Market Overview

Prediction markets currently price the collapse of Iran's Islamic Republic by April 2026 at just 3.5%, implying traders view regime overthrow as a low-probability event within the 16-month timeframe. The market has shown modest upward movement from 3.2% a day prior, though trading volume of $19.1 million suggests active engagement with the question. The resolution criteria are explicitly rigorous: only a fundamental breakdown of core state structures—including the Supreme Leader's office, Guardian Council, and IRGC's clerical control—would qualify, ruling out routine political succession, electoral cycles, or internal power shifts that preserve institutional continuity.

Why It Matters

The question captures a high-stakes geopolitical scenario with substantial implications for Middle Eastern stability, nuclear diplomacy, and regional proxy conflicts. Regime change in Iran would reshape international relations, potentially alter the nuclear agreement landscape, and affect conflicts across Syria, Iraq, Yemen, and Lebanon.
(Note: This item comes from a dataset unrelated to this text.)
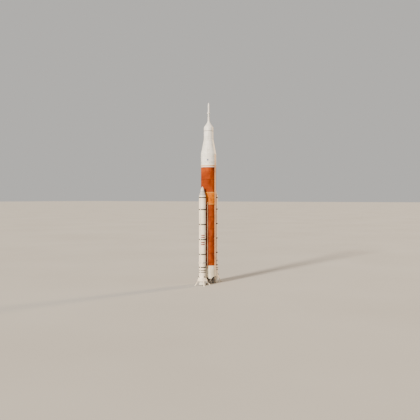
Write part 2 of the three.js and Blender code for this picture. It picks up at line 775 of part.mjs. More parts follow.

For prediction market participants, the question represents a stress-test of political forecasting: assessing whether entrenched state structures can persist against revolutionary pressure, demographic shifts, and economic strain. The low probability reflects historical skepticism about rapid regime collapse in states with strong coercive apparatus, despite rhetoric from opposition groups and foreign powers.

Key Factors

Several variables underpin the current 3.5% assessment. Iran's security apparatus—particularly the IRGC—maintains significant organizational capacity and control over military, paramilitary, and economic resources, making rapid collapse difficult without either internal military fracture or sustained mass mobilization. The regime has survived decades of sanctions, proxy wars, and periodic unrest, including the 2019-2020 and 2022-2023 protest cycles. However, structural vulnerabilities persist: youth unemployment and emigration, economic mismanagement, currency instability, and persistent discontent among educated urban populations create latent instability. International factors—U.S. policy toward Iran, potential military escalation, and regional conflicts—add uncertainty but are not determinative. The 16-month window is compressed; historical regime changes typically unfold over longer periods or occur suddenly during acute crises (military defeat, financial collapse).

Outlook

The market's 3.5% probability suggests traders perceive the status quo as likely to persist through April 2026, even amid ongoing friction. This assessment could shift if concrete developments emerged: evidence of IRGC defection, coordinated mass uprising achieving territorial control, international military intervention, or sudden economic/financial collapse. Conversely, if stabilization measures succeed or protest momentum dissipates, the probability may drift lower. The market's relative stability around 3-3.5% indicates this reflects baseline structural assumptions rather than reaction to recent events. Observers should monitor leadership health, military cohesion, sanctions enforcement, and protest dynamics as leading indicators that might trigger material repricing of this low-probability scenario.